Teck Resources says the mine would have a lower emissions intensity than roughly half of all oil refined in the United States. It has promised to get to net zero emissions by 2050 across all of its mining operations; it owns or has interests in 13 facilities in Canada, the United States, Chile and Peru.

Tim McMillan, chief executive of the Canadian Association of Petroleum Producers, said he gives the federal government "full credit" for working since the election to "bridge east and west." Failing to approve the project, he said, would have a "concerning" effect on those efforts and also discourage foreign investment.

The Frontier mine faces opposition from some indigenous groups, who say they have not been sufficiently consulted.

Trudeau is under pressure to resolve several indigenous-led, anti-pipeline blockades that have for more than two weeks paralyzed Canada's railway system, bringing the movement of people and freight to a virtual standstill.

The blockades were set up in solidarity with some members of the Wet'suwet'en Nation in British Columbia who oppose the construction of a natural gas pipeline there. 

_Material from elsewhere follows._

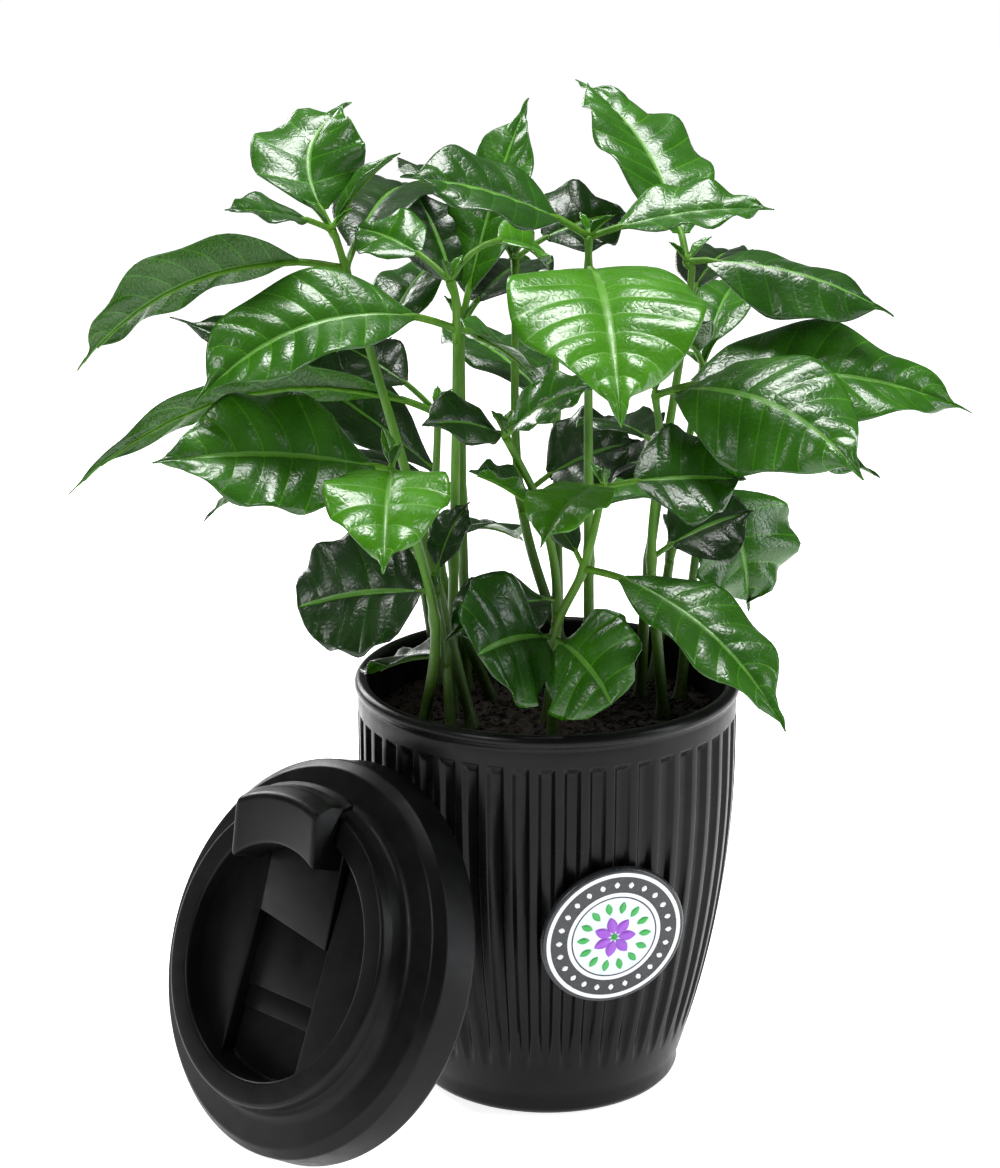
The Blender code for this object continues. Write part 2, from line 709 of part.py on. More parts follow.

"This is the first government that has put its political capital on the line to push through significant environmental policies," Leach said. "But on the other hand, they've also been the first government that's really taken it on the chin in terms of the pipeline fight."

The project is dividing Trudeau's caucus, as well as the broader Canadian public.

Nearly half of all Canadians support the construction of the mine, according to a survey from the Angus Reid Institute; 40 percent are opposed. Support is highest in the prairie provinces. Opposition is rooted in Quebec, British Columbia and Ontario - key political battlegrounds.

"It certainly makes things, politically, quite tricky for the Trudeau government as it tries to navigate both politically and from a policy perspective," said Shachi Kurl, the institute's executive director. "The country is divided along regional lines and people are divided along political lines. ...

"The numbers really underscore the challenge and the difficulty of trying to approach a middle way."